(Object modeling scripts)
------------------------------------------------------------------------

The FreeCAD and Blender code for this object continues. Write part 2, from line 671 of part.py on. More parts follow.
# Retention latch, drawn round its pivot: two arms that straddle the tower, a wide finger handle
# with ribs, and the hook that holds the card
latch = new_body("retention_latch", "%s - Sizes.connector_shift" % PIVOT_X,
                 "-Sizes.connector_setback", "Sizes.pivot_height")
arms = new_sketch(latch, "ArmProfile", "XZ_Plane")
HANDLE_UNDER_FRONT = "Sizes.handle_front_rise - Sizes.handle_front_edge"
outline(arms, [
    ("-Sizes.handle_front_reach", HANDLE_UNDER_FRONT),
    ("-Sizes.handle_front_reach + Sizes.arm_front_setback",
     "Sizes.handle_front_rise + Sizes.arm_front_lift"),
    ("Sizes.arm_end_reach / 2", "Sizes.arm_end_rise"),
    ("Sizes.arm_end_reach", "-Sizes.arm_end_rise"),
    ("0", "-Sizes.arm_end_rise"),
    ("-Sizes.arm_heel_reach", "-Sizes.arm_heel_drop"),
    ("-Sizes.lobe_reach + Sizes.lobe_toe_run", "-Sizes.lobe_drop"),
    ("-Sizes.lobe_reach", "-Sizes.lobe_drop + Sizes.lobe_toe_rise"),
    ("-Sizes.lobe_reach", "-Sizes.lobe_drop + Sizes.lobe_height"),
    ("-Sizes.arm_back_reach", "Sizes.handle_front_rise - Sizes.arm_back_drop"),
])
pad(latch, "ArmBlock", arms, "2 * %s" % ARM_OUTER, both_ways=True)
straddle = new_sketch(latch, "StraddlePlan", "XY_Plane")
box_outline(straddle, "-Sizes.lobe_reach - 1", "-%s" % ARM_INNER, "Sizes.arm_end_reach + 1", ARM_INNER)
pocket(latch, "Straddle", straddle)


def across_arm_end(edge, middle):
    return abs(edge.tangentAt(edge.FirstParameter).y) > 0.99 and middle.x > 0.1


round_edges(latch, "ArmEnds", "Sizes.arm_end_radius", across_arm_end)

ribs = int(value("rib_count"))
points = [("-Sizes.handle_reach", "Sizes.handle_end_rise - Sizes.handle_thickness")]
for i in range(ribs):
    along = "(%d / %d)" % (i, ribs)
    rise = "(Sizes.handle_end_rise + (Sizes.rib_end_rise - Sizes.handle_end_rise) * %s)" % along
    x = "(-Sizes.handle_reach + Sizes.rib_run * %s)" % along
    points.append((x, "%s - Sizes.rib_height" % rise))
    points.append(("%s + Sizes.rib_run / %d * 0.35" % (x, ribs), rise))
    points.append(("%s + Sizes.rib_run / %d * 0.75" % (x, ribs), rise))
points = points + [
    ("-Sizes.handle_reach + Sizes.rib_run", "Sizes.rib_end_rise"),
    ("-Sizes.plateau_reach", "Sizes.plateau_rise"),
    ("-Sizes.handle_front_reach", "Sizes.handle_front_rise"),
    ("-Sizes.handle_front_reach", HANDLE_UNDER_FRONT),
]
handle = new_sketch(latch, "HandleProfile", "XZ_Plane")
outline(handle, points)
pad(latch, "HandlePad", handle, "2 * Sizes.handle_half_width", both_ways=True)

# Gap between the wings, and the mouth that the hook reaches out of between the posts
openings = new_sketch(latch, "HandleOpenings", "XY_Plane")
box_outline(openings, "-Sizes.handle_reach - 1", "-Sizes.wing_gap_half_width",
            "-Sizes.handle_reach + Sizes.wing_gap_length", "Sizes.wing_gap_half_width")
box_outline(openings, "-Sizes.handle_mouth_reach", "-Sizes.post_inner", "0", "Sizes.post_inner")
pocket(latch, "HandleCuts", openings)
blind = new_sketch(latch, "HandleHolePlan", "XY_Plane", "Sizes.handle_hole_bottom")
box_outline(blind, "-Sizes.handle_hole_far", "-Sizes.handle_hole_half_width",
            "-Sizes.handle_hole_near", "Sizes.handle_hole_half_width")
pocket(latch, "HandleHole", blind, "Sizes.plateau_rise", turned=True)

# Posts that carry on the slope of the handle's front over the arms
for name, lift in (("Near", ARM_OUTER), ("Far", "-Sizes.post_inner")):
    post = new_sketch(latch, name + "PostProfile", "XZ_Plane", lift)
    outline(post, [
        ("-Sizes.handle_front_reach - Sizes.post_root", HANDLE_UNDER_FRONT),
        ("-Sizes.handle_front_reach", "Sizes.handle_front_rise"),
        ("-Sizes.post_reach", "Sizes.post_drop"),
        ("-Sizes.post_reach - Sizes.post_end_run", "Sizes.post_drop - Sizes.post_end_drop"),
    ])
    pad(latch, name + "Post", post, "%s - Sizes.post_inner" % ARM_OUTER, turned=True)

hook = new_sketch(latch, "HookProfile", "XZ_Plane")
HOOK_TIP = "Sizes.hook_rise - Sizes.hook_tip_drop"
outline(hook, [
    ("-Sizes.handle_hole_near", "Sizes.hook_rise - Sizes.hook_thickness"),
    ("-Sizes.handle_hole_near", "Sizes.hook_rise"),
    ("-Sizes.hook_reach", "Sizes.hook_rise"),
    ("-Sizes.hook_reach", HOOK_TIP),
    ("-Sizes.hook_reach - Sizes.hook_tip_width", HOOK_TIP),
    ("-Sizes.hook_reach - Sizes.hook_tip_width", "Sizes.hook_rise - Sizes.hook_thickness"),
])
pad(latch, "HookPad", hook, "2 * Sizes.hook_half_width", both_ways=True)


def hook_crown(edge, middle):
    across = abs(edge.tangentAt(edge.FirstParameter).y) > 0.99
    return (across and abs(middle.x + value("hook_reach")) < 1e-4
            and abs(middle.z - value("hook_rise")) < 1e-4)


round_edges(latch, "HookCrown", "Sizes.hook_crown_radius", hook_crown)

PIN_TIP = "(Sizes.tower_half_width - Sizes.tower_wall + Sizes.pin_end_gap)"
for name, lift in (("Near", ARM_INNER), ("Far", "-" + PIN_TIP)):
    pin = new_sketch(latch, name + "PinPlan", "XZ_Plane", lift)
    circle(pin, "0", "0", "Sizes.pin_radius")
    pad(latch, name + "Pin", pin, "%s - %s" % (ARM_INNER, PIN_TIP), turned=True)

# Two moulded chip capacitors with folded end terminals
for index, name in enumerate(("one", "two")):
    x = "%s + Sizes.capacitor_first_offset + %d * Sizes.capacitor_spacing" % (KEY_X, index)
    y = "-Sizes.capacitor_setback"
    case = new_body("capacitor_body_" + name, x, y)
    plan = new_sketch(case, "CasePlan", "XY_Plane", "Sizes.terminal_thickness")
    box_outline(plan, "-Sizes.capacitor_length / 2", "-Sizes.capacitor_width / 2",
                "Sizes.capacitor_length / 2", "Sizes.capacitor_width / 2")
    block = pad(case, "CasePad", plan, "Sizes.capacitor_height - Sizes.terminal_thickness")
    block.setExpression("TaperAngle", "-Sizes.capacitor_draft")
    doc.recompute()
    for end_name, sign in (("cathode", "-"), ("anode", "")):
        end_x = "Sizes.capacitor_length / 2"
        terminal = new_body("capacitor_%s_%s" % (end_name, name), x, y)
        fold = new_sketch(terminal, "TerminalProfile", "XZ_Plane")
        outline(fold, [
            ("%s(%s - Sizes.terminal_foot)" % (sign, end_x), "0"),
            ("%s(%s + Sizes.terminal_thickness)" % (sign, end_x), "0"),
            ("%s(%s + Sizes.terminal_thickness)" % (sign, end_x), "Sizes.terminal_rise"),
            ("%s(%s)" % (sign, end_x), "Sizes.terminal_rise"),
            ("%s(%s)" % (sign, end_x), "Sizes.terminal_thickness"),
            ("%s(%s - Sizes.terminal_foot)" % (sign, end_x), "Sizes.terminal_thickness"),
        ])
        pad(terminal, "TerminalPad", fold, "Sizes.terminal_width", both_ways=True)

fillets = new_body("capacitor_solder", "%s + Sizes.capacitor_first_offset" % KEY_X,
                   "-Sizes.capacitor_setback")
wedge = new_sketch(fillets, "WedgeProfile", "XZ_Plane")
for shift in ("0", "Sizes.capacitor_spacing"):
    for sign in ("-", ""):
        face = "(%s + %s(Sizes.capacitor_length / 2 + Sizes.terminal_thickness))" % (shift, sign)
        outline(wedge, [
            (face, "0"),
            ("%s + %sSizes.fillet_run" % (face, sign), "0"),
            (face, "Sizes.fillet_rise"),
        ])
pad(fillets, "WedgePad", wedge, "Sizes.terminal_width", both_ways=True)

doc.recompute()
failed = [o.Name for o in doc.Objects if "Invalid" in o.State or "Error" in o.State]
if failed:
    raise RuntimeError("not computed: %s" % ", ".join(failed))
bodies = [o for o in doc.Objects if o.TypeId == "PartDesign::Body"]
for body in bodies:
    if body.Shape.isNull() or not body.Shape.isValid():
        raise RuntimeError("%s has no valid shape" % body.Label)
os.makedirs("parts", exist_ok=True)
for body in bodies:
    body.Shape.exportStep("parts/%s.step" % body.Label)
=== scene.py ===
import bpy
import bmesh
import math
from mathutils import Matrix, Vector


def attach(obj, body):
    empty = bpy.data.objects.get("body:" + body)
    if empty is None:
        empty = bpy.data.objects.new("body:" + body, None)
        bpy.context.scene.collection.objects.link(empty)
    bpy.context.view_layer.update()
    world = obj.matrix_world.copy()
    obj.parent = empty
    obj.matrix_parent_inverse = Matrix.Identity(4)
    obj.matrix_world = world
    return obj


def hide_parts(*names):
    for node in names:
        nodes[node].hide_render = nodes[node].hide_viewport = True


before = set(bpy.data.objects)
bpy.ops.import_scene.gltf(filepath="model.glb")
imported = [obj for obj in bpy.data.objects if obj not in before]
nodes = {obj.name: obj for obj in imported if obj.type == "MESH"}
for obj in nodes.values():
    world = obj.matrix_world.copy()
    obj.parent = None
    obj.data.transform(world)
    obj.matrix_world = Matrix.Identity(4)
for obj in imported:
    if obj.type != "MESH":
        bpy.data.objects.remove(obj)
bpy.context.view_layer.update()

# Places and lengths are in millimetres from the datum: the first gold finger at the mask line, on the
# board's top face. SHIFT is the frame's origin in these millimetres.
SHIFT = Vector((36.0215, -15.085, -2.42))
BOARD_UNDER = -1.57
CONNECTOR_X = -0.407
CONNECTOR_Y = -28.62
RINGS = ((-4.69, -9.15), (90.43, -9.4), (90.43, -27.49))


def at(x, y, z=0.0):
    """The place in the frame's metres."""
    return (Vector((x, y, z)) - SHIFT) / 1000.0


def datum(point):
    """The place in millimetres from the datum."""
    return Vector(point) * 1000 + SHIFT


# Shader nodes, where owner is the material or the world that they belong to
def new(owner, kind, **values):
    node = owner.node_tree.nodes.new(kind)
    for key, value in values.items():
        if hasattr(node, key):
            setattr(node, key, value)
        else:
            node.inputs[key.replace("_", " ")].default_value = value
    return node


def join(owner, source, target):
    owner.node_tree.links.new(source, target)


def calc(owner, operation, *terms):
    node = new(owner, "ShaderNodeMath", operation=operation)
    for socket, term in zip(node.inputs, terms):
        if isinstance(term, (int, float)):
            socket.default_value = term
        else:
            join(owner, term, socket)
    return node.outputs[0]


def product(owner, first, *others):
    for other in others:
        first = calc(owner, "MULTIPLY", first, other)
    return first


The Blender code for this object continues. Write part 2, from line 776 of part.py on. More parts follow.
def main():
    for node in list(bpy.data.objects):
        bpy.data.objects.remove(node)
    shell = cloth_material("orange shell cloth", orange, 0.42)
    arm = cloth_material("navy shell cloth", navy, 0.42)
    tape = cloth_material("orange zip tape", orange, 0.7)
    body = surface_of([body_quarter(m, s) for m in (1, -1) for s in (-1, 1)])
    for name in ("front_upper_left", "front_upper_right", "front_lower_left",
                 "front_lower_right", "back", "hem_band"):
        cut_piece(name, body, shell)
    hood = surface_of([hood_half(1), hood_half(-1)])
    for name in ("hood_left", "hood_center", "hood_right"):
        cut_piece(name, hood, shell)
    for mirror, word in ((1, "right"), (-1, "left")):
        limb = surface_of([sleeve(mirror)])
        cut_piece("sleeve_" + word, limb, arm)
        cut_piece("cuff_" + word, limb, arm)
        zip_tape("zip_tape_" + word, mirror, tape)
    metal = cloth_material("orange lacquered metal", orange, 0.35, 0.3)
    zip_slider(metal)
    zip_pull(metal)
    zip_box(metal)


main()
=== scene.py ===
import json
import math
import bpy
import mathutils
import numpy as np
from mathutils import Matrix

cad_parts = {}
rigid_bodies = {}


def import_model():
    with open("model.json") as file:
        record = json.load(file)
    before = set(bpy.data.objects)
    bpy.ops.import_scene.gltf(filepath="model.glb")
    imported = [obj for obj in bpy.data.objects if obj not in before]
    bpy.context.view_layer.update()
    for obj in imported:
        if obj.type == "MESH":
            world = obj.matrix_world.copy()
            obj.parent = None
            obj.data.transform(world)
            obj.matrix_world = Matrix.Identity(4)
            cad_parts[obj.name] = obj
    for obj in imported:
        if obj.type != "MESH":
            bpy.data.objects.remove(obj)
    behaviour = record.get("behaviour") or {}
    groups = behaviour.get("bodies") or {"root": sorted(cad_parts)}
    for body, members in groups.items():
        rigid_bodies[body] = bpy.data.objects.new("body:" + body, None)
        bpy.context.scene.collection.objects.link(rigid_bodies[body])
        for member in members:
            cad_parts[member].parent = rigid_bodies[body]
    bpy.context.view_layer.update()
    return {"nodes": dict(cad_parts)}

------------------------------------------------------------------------

**PROBLEM DESCRIPTION**
In the listing above, find the line containing "orange, 0.35, 0.3)" and the line containing "cad_parts[member].parent = rigid_bodies[body]", then repeat those two lines and everything between them exactly.

**SOLUTION TO THIS EXERCISE**
    metal = cloth_material("orange lacquered metal", orange, 0.35, 0.3)
    zip_slider(metal)
    zip_pull(metal)
    zip_box(metal)


main()
=== scene.py ===
import json
import math
import bpy
import mathutils
import numpy as np
from mathutils import Matrix

cad_parts = {}
rigid_bodies = {}


def import_model():
    with open("model.json") as file:
        record = json.load(file)
    before = set(bpy.data.objects)
    bpy.ops.import_scene.gltf(filepath="model.glb")
    imported = [obj for obj in bpy.data.objects if obj not in before]
    bpy.context.view_layer.update()
    for obj in imported:
        if obj.type == "MESH":
            world = obj.matrix_world.copy()
            obj.parent = None
            obj.data.transform(world)
            obj.matrix_world = Matrix.Identity(4)
            cad_parts[obj.name] = obj
    for obj in imported:
        if obj.type != "MESH":
            bpy.data.objects.remove(obj)
    behaviour = record.get("behaviour") or {}
    groups = behaviour.get("bodies") or {"root": sorted(cad_parts)}
    for body, members in groups.items():
        rigid_bodies[body] = bpy.data.objects.new("body:" + body, None)
        bpy.context.scene.collection.objects.link(rigid_bodies[body])
        for member in members:
            cad_parts[member].parent = rigid_bodies[body]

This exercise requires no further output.